アンカリングは評価する際の基準点が感情的な影響によって作り上げられる事で、合理的な判断結果と異なることです。
感情的な経験が強いほど強力な基準ができ、その基準を繰り返し用いる事で、さらに基準は強くなります。
感情的な基準は人によって異なります。
これは、人によって重要視する点が異なり、重要な特徴は印象に残りやすいためです。
同じものをみても、個人の感想が異なるのはこの影響です。
特に初めての経験は印象が強く残ります。
これは初頭効果によるもので、試行回数が少ない段階では感情の振れ幅が大きくなりがちです。
商品の価格をはじめ、人の印象など、感情が絡む場面で多く起こる現象です。
具体例
自動販売機で130円のジュースを見た後(基準点)にコンビニで100円のジュースを見ると安いと感じます。
しかし、スーパーで70円のジュースを見た後(基準点)、コンビニで100円のジュースを見ると高いと感じます。

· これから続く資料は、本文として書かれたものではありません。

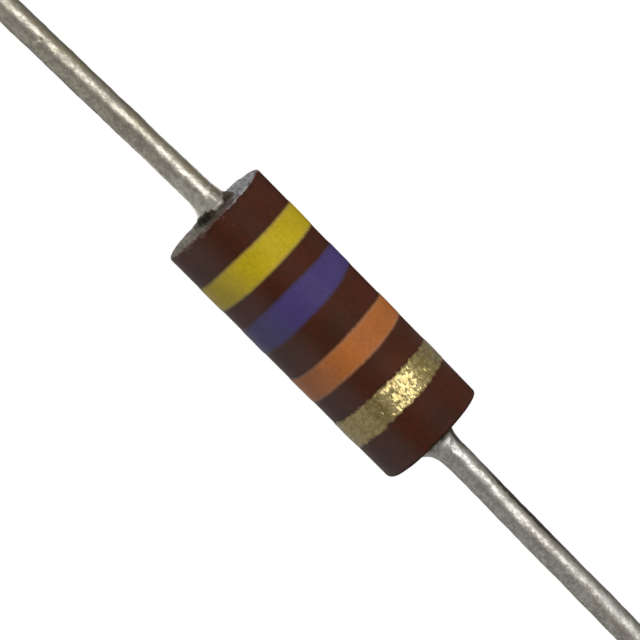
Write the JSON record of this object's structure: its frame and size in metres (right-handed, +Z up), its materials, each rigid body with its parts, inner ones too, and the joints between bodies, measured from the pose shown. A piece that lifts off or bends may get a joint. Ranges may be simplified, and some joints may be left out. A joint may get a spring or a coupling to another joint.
{
  "type": "axial resistor",
  "caption": "Moulded axial resistor: a drafted brown cylinder with painted colour code bands and a solder-coated lead wire leaving each end face.",
  "frame": {"origin": "middle of the body, on the body's axis", "axes": "+X along the body's axis from the first digit band to the tolerance band, +Y the side that both leads leave a little off centre, +Z up"},
  "size_m": [0.0854, 0.0038, 0.0038],
  "materials": {
    "moulded_phenolic": "satin brown moulding with faint flow marks",
    "carbon_slug": "matt black carbon composition",
    "solder_coated_wire": "satin solder coat with mottling and fine streaks",
    "yellow_paint": "satin yellow paint",
    "violet_paint": "satin violet paint",
    "orange_paint": "satin orange paint",
    "gold_paint": "gold paint with coarse metal flake"
  },
  "bodies": {
    "root": {"moulded_jacket": "moulded_phenolic", "resistance_core": "carbon_slug", "left_lead": "solder_coated_wire", "right_lead": "solder_coated_wire", "first_digit_band": "yellow_paint", "second_digit_band": "violet_paint", "multiplier_band": "orange_paint", "tolerance_band": "gold_paint"}
  },
  "joints": []
}
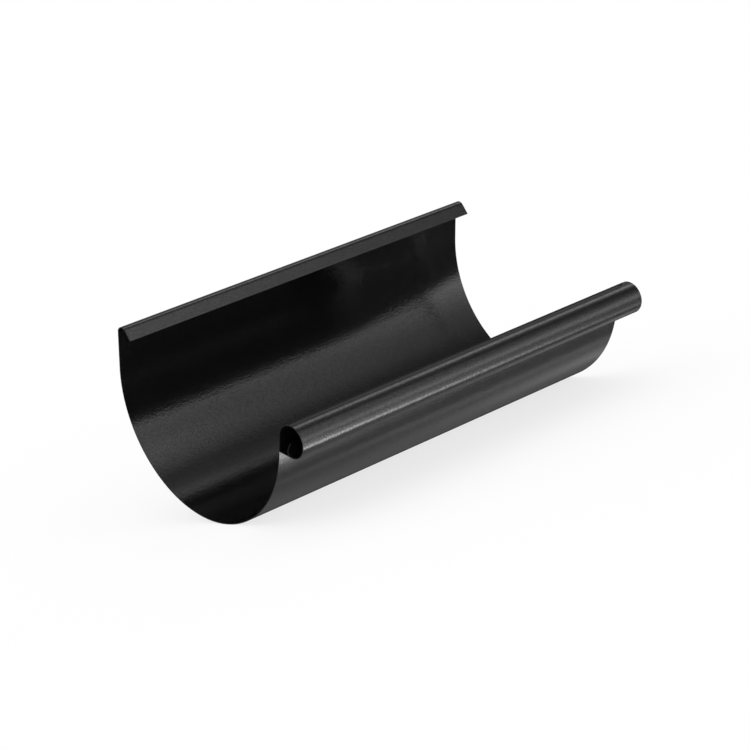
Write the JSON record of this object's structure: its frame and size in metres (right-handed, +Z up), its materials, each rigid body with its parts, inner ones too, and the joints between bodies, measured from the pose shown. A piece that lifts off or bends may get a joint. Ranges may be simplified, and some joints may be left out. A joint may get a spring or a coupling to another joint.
{
  "type": "half-round gutter section",
  "caption": "Short straight length of half-round steel roof gutter with a high back edge, a sloping fold and a rolled front bead, open at both ends.",
  "frame": {"origin": "middle of the footprint, on the floor that the section rests on", "axes": "+Y along the gutter, from the near open end to the far one; +Z up with the section lying at rest; +X across, from the high back edge to the rolled front bead"},
  "size_m": [0.1444, 0.25, 0.1079],
  "materials": {
    "coated_steel": "near-black organic coating on steel sheet, semi-gloss with a fine grain"
  },
  "bodies": {
    "root": {"gutter_section": "coated_steel"}
  },
  "joints": []
}
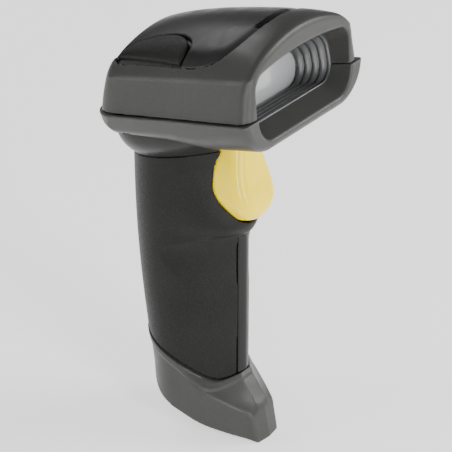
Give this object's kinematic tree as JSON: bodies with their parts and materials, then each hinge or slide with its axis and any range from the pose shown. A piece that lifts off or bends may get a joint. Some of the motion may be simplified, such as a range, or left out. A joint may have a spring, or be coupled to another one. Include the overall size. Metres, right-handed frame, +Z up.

これはどこで最初に目にしたか(基準点を決めたか)の違いです。
この例で100円は平均値であるため、高くも安くもありません。
そして、スーパーでジュースを目にする頻度が多い人は100円のジュースを高く思う傾向が強くなります。
反対に自動販売機でジュースを目にする頻度が多い人は100円のジュースを安く思う傾向が強いです。
このように目にする機会が多い環境に合わせた印象が強く残ります。
アンカリング効果は様々なシーンで活用されています。
スーパーなどで商品を販売する際に販売数量を制限すると、その数量に近い個数買う傾向があります。
具体的には限定1個と書かれている場合、購入しなくてよくても購入しやすい傾向があります。
アンカリングへの対処方法
アンカリングを完全にゼロにするのは難しいです。
これは論理的に証明されていないものは、答えが無いためです。
しかし、軽減する事はできます。
アンカリング効果は最初に得る情報が強く印象に残るため、その後の意志決定に影響します。
これは判断材料が少ない状態では最初の情報が重要視されるためです。
そのため、情報を多く入手する事で判断材料を増やし、基準をより広い視野から探す事ができます。
現在はインターネットの復旧によって情報を多く入手する事ができますが、どの情報をどの程度重要視するかは個人差が大きいのが現状です。
そのため、情報を多く集める事で、論理的な選択に近づける事ができても、完全にアンカリングから抜け出すことは難しいです。
そのため、最終的には経験などの個人の相場観で判断を行う事が多いです。
特にものが量産的でなくなるほど判断する難易度があがるため、人を判断するのはとても難しいです。
人を判断する時も情報を多く集める必要があるため、コミュニケーションを多く取ることがカギになります。